## STATED GOAL
Starting at the line containing "Write the three.js", copy each line exactly, ending with the line containing "of the canister.". Leave out everything else.

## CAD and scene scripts
-- Start --

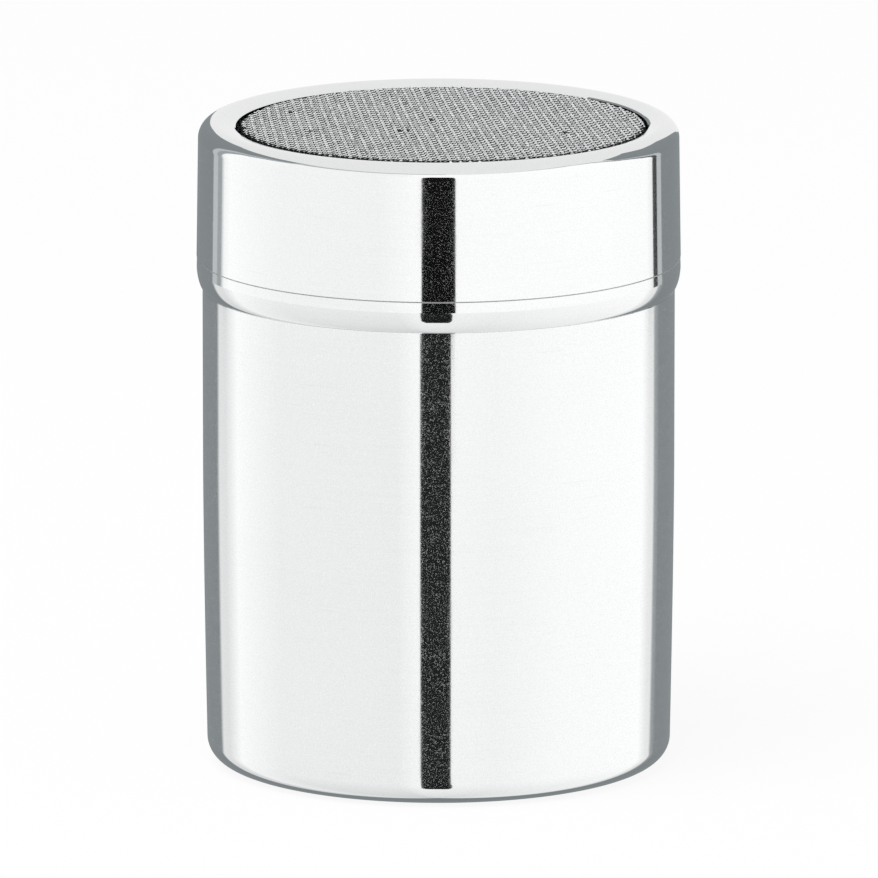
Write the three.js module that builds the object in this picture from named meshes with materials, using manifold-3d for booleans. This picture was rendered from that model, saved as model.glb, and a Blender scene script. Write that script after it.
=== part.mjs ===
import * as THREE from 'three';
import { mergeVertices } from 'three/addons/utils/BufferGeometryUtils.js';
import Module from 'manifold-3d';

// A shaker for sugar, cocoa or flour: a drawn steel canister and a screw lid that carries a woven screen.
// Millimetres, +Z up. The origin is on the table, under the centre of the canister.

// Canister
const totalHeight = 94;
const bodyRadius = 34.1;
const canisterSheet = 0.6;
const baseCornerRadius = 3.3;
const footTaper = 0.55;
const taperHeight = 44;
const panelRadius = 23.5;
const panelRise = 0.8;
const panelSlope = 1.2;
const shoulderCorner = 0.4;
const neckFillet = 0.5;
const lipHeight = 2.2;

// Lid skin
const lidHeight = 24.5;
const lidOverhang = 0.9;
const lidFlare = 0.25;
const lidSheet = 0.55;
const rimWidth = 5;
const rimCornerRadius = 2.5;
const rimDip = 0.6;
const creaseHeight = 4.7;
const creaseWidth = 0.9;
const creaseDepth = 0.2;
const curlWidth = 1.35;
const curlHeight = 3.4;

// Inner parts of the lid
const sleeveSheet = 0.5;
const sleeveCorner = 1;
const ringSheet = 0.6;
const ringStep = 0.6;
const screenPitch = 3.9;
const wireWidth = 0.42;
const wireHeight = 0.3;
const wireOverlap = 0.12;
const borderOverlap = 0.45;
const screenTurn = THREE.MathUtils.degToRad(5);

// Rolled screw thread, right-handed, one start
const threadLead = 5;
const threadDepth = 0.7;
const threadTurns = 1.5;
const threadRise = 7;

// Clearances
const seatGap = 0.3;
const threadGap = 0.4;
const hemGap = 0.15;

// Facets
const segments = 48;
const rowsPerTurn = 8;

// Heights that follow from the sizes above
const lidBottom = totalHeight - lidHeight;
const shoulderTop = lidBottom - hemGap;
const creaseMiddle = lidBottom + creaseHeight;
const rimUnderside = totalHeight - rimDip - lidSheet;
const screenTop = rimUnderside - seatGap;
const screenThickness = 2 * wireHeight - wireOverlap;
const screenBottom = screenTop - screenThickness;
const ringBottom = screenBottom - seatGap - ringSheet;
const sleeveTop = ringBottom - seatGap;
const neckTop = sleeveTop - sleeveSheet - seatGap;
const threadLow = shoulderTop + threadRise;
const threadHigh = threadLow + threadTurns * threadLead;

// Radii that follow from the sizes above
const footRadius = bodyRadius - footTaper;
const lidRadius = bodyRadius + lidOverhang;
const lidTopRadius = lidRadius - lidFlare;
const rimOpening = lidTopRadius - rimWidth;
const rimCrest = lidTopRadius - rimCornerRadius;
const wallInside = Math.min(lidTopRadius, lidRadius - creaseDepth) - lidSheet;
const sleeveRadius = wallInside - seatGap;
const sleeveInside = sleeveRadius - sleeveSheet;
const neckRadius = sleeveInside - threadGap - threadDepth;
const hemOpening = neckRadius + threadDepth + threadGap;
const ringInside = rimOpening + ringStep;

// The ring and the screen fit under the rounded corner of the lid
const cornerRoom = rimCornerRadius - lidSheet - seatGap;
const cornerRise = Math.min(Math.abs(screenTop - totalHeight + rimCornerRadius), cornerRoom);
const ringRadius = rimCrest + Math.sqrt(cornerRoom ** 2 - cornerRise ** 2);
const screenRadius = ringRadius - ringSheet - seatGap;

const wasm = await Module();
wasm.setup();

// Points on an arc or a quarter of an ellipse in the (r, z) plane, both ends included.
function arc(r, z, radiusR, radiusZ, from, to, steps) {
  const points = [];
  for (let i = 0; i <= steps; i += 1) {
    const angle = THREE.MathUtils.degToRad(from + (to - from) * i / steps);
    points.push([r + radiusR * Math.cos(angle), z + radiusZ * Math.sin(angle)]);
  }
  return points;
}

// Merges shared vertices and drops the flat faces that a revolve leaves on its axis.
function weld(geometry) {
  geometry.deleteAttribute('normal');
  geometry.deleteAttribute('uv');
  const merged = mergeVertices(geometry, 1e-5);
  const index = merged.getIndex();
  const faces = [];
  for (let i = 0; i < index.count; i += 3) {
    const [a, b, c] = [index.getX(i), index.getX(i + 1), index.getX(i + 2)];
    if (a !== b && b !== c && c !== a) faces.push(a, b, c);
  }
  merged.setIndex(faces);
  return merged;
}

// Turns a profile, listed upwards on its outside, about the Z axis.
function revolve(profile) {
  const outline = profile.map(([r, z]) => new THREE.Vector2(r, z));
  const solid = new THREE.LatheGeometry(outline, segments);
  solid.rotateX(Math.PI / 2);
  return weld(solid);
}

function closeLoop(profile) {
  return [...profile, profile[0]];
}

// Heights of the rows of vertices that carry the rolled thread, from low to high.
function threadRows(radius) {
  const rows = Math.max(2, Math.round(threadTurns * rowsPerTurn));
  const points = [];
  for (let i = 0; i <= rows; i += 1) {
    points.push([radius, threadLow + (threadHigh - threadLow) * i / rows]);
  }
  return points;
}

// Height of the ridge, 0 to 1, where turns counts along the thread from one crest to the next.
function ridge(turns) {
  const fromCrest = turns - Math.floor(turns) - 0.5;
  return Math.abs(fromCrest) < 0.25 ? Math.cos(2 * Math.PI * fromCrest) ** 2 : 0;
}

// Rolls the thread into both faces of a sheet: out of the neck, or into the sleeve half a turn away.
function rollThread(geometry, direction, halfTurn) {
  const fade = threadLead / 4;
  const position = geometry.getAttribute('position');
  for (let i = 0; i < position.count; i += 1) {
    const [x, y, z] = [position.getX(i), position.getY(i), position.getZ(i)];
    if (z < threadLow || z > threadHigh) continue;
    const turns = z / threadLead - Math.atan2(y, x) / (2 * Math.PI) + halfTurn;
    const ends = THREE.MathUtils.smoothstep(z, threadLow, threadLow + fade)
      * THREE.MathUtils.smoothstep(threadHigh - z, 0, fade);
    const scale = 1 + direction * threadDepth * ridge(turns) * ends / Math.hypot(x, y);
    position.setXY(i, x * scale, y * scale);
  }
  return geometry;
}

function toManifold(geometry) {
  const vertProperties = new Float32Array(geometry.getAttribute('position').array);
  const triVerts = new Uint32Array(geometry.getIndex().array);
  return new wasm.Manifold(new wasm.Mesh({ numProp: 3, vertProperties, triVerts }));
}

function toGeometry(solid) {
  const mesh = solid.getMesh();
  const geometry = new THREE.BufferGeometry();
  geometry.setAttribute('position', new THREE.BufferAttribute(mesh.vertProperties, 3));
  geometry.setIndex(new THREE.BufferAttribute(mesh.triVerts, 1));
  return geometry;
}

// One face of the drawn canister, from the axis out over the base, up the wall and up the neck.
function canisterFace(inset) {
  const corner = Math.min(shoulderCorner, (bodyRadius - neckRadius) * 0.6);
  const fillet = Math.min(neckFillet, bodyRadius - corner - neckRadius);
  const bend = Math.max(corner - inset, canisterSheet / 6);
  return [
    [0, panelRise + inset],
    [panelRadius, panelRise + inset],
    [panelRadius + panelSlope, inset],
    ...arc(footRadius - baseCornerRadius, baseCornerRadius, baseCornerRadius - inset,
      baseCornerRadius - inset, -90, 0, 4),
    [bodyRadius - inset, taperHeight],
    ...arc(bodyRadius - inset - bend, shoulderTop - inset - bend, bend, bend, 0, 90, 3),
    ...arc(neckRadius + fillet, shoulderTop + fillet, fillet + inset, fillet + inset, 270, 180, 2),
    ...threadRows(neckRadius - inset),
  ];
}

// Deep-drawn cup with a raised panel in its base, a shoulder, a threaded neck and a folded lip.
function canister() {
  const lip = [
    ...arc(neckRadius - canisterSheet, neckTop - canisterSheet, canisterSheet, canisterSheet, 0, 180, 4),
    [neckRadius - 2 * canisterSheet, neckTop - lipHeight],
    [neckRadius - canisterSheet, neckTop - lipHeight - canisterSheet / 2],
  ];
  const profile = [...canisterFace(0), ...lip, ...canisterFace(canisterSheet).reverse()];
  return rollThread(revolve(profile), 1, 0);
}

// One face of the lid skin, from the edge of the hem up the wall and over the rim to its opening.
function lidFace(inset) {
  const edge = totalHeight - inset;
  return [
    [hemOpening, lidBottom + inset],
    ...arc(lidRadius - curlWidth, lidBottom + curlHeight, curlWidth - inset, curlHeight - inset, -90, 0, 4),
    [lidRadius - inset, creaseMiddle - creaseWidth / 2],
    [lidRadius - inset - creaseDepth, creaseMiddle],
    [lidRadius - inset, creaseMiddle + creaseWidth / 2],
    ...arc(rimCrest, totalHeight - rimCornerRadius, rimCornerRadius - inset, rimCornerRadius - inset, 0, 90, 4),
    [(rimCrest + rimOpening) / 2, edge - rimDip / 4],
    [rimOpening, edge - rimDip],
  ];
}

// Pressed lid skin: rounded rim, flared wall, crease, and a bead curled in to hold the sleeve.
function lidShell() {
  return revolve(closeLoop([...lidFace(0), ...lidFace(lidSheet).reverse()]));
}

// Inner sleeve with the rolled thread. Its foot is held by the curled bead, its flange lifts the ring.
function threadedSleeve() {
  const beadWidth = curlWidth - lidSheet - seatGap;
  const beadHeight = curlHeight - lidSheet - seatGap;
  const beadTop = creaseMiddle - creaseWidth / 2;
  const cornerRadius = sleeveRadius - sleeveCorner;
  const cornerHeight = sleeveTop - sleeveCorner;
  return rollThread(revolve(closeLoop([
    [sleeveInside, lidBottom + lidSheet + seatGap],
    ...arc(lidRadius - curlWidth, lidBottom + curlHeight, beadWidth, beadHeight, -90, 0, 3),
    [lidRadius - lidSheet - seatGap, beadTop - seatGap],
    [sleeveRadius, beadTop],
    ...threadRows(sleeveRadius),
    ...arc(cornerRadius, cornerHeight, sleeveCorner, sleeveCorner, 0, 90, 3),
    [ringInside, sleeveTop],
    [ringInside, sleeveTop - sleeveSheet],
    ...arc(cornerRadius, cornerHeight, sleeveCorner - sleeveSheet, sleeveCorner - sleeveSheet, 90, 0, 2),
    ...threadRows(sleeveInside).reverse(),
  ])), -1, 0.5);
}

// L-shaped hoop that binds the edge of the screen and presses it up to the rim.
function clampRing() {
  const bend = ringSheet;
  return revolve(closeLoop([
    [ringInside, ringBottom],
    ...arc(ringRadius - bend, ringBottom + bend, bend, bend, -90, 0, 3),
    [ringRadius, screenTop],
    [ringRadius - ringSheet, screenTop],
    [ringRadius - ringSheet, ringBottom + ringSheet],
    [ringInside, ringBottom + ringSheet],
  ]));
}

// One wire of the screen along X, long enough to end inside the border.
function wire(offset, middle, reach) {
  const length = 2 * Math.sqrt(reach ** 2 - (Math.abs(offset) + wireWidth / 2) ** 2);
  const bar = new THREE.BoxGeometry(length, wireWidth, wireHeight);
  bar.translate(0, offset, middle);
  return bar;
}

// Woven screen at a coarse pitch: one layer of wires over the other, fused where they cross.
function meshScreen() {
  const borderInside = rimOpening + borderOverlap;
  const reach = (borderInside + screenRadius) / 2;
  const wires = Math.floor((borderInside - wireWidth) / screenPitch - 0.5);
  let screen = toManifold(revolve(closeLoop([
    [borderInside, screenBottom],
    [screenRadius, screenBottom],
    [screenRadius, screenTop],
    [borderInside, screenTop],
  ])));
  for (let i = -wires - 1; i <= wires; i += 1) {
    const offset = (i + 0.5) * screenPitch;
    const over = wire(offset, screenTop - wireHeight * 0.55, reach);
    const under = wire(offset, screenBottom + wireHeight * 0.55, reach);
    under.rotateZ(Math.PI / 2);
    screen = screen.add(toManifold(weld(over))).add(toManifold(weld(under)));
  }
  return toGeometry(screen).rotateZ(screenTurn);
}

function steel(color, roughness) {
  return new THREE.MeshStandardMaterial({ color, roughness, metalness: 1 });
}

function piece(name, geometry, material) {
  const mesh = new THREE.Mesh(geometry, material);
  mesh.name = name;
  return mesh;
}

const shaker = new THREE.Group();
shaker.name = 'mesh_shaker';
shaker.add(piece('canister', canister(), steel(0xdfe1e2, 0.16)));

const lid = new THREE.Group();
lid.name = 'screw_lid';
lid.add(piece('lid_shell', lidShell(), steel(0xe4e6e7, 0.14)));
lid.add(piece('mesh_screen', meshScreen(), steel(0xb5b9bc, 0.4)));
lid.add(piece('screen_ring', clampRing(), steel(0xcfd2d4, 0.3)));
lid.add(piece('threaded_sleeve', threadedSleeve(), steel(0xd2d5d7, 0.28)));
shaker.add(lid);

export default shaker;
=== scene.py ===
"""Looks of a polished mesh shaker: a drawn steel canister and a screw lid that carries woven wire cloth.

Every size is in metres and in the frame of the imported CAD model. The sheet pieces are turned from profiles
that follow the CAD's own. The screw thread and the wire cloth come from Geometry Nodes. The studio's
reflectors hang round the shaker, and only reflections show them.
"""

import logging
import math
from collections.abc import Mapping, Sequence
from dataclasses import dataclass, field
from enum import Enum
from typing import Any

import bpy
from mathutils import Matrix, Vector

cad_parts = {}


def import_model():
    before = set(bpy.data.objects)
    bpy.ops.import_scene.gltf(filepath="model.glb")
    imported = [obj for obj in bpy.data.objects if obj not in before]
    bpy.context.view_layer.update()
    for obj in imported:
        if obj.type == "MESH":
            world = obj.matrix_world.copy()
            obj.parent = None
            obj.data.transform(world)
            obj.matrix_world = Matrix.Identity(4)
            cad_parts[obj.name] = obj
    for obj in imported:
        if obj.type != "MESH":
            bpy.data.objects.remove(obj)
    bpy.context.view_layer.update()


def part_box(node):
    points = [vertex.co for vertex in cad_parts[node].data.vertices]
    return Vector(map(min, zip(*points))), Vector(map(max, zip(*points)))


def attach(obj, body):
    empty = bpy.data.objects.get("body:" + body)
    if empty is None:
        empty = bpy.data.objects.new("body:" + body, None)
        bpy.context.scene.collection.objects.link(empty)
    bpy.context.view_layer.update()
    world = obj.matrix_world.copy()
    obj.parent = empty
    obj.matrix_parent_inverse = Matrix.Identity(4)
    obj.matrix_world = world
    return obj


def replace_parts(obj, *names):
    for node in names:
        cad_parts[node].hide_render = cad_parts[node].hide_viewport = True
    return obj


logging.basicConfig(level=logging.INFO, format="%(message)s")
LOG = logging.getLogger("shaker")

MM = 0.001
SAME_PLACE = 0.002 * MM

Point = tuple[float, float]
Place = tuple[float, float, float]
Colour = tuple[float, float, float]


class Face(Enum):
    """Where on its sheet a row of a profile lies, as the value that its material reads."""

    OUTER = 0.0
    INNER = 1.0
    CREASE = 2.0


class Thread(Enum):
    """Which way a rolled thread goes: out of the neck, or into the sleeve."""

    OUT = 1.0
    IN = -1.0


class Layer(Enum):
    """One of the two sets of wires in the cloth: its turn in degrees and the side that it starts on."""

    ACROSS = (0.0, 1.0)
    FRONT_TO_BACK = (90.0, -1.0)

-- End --
-- Start --

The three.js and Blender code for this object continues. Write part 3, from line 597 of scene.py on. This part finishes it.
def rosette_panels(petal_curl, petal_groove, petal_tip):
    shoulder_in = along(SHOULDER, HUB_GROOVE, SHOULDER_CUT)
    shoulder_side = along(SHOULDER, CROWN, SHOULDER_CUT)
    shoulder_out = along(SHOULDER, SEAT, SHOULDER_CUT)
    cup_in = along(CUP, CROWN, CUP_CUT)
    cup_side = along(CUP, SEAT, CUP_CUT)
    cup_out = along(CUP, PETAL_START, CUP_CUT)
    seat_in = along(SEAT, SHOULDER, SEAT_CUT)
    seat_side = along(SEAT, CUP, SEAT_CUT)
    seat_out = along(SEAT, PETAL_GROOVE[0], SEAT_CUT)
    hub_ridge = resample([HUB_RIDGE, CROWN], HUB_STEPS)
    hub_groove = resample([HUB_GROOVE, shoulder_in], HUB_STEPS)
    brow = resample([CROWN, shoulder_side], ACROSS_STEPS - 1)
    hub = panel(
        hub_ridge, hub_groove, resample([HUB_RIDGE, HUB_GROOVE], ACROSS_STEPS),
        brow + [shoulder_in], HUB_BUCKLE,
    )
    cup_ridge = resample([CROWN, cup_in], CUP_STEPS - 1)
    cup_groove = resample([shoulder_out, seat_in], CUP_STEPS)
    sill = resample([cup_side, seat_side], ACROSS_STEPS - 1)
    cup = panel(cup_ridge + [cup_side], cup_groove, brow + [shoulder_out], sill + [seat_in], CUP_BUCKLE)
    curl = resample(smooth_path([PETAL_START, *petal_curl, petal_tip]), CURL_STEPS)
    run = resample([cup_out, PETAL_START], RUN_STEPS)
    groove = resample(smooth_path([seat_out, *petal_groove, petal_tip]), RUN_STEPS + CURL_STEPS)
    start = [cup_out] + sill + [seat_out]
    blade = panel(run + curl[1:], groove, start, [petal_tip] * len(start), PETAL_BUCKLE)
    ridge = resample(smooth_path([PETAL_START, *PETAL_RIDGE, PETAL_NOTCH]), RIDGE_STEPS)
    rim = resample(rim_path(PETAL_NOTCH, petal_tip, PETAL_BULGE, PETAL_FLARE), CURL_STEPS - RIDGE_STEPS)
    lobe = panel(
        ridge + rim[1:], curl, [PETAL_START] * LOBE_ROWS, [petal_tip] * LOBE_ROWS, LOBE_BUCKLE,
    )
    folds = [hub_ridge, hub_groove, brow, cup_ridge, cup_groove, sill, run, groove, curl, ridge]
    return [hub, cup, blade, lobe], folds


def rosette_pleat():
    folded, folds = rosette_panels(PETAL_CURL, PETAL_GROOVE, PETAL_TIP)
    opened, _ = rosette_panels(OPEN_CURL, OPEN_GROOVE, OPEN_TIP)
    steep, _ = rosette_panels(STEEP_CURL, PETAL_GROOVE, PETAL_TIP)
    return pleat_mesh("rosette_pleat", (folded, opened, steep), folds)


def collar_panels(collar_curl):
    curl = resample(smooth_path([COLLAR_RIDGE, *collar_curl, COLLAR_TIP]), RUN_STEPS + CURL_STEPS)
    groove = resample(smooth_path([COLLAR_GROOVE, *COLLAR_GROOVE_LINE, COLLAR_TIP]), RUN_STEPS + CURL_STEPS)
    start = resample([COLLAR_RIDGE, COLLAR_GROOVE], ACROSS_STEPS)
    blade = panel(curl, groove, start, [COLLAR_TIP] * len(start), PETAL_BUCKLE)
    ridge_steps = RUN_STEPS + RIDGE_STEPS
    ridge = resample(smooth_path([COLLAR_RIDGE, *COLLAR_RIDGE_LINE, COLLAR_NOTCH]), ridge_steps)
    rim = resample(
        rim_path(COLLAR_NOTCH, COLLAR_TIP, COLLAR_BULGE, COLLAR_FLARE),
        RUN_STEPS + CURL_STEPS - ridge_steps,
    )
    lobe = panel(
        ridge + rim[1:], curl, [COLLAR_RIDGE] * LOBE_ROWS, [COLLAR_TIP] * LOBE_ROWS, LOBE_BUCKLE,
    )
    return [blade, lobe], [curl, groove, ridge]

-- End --

## RIGHT ANSWER
Write the three.js module that builds the object in this picture from named meshes with materials, using manifold-3d for booleans. This picture was rendered from that model, saved as model.glb, and a Blender scene script. Write that script after it.
=== part.mjs ===
import * as THREE from 'three';
import { mergeVertices } from 'three/addons/utils/BufferGeometryUtils.js';
import Module from 'manifold-3d';

// A shaker for sugar, cocoa or flour: a drawn steel canister and a screw lid that carries a woven screen.
// Millimetres, +Z up. The origin is on the table, under the centre of the canister.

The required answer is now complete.